(Dataset excerpt)
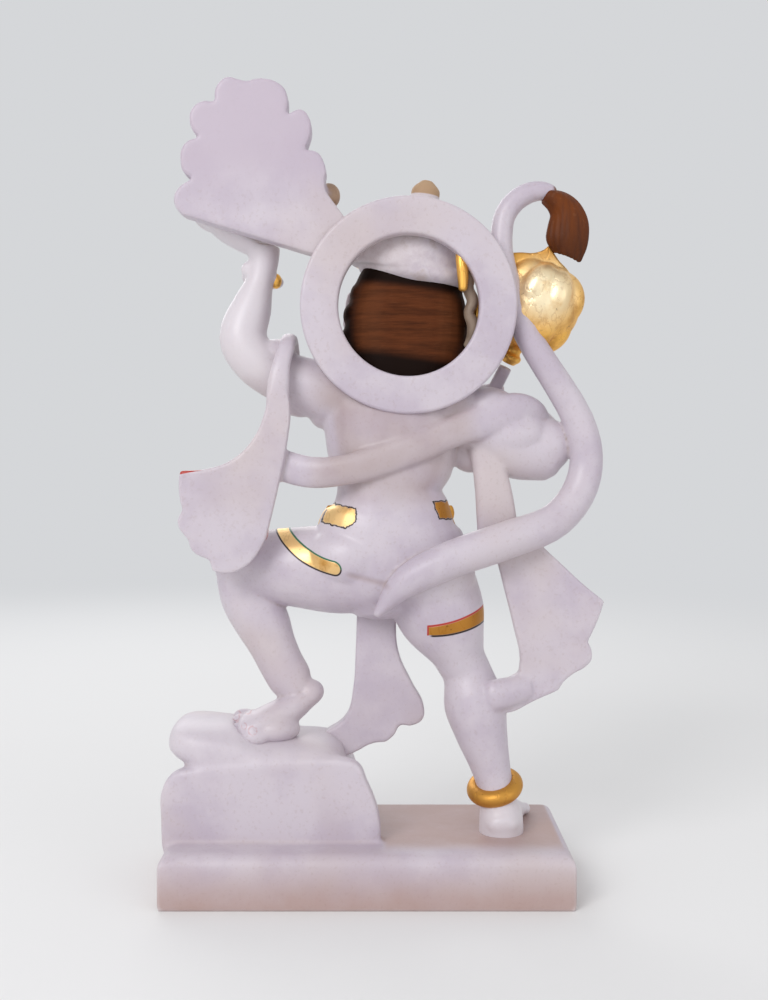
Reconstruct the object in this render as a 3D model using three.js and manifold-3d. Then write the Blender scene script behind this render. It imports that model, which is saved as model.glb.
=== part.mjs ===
// A hanuman figure carved with its plinth from one block of marble.
// Millimetres, +Z up, the figure faces -Y, origin at the centre of the plinth's underside.
import * as THREE from "three";
import { mergeVertices } from "three/addons/utils/BufferGeometryUtils.js";
import Module from "manifold-3d";

// Driving sizes
const figureHeight = 570; // from the plinth's top to the top of the hill
const plinthLength = 305;
const plinthDepth = 148;
const plinthHeight = 40;
const plinthEdge = 10; // rounding of the top edges
const rockOverhang = 3; // the rock stands past the plinth's end
const rockBack = 42; // the sawn back face of the rock
const rockDepth = 98;
const haloRadius = 81.5;
const haloHoleRadius = 53;
const haloThickness = 14;
const haloBack = 32; // the sawn back face of the halo
const haloCentre = [-31, 403]; // X and height above the plinth
const hillBack = 27;
const hillThickness = 20;
const leftFanBack = 37; // the sawn back faces of the sash's flared ends
const rightFanBack = 18;
const fanThickness = 11;
const drapeBack = -12; // the sash end between the legs
const drapeThickness = 16;
const maceHeadRadius = 36;
const maceShaftRadius = 5.5;
const ankletRadius = 15;
const ankletTube = 6.5;
const braceletRadius = 13;
const braceletTube = 4.5;

// The pose is drawn at a figure height of 570, so a list below is in shares of the figure's height
const unit = figureHeight / 570;
const marble = new THREE.MeshStandardMaterial({ color: 0xd6d0da, roughness: 0.35, metalness: 0 });

const wasm = await Module();
wasm.setup();

const vector = (point) => new THREE.Vector3(...point);
const depthAxis = [0, 1, 0];
const heightAxis = [0, 0, 1];

function toSolid(geometry) {
  const bare = new THREE.BufferGeometry();
  bare.setAttribute("position", geometry.getAttribute("position"));
  bare.setIndex(geometry.getIndex());
  const merged = mergeVertices(bare, 1e-3);
  const vertProperties = new Float32Array(merged.getAttribute("position").array);
  const triVerts = new Uint32Array(merged.getIndex().array);
  return new wasm.Manifold(new wasm.Mesh({ numProp: 3, vertProperties, triVerts }));
}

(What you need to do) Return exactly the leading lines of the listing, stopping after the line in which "const heightAxis = [0, 0, 1];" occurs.

(Output for this exercise)
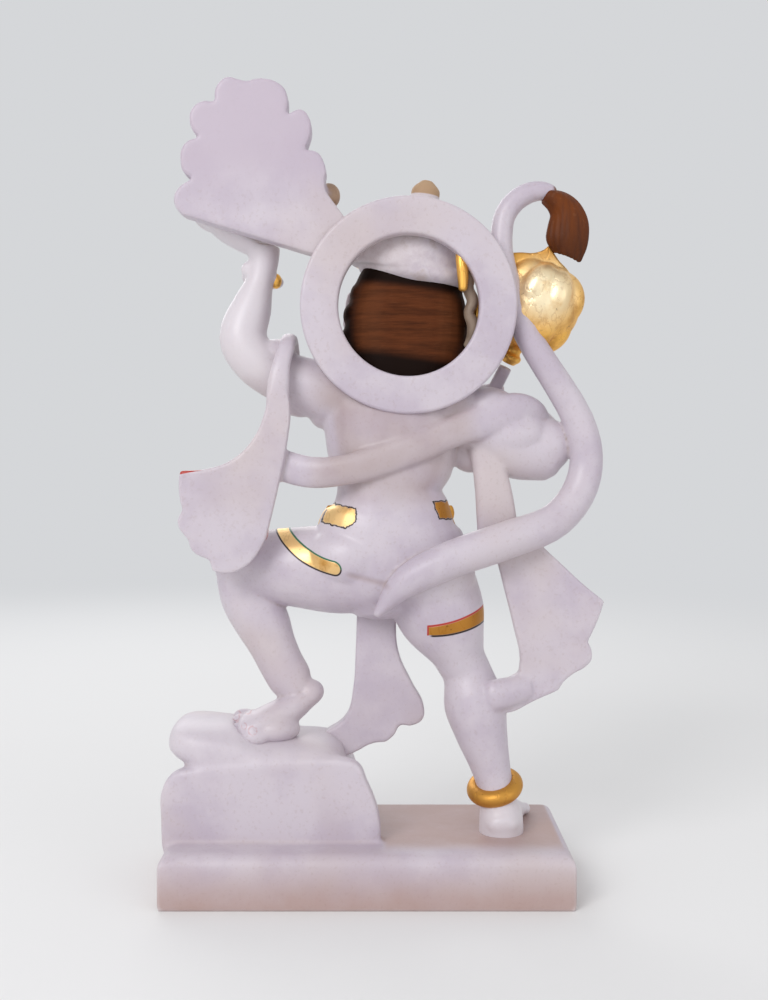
Reconstruct the object in this render as a 3D model using three.js and manifold-3d. Then write the Blender scene script behind this render. It imports that model, which is saved as model.glb.
=== part.mjs ===
// A hanuman figure carved with its plinth from one block of marble.
// Millimetres, +Z up, the figure faces -Y, origin at the centre of the plinth's underside.
import * as THREE from "three";
import { mergeVertices } from "three/addons/utils/BufferGeometryUtils.js";
import Module from "manifold-3d";

// Driving sizes
const figureHeight = 570; // from the plinth's top to the top of the hill
const plinthLength = 305;
const plinthDepth = 148;
const plinthHeight = 40;
const plinthEdge = 10; // rounding of the top edges
const rockOverhang = 3; // the rock stands past the plinth's end
const rockBack = 42; // the sawn back face of the rock
const rockDepth = 98;
const haloRadius = 81.5;
const haloHoleRadius = 53;
const haloThickness = 14;
const haloBack = 32; // the sawn back face of the halo
const haloCentre = [-31, 403]; // X and height above the plinth
const hillBack = 27;
const hillThickness = 20;
const leftFanBack = 37; // the sawn back faces of the sash's flared ends
const rightFanBack = 18;
const fanThickness = 11;
const drapeBack = -12; // the sash end between the legs
const drapeThickness = 16;
const maceHeadRadius = 36;
const maceShaftRadius = 5.5;
const ankletRadius = 15;
const ankletTube = 6.5;
const braceletRadius = 13;
const braceletTube = 4.5;

// The pose is drawn at a figure height of 570, so a list below is in shares of the figure's height
const unit = figureHeight / 570;
const marble = new THREE.MeshStandardMaterial({ color: 0xd6d0da, roughness: 0.35, metalness: 0 });

const wasm = await Module();
wasm.setup();

const vector = (point) => new THREE.Vector3(...point);
const depthAxis = [0, 1, 0];
const heightAxis = [0, 0, 1];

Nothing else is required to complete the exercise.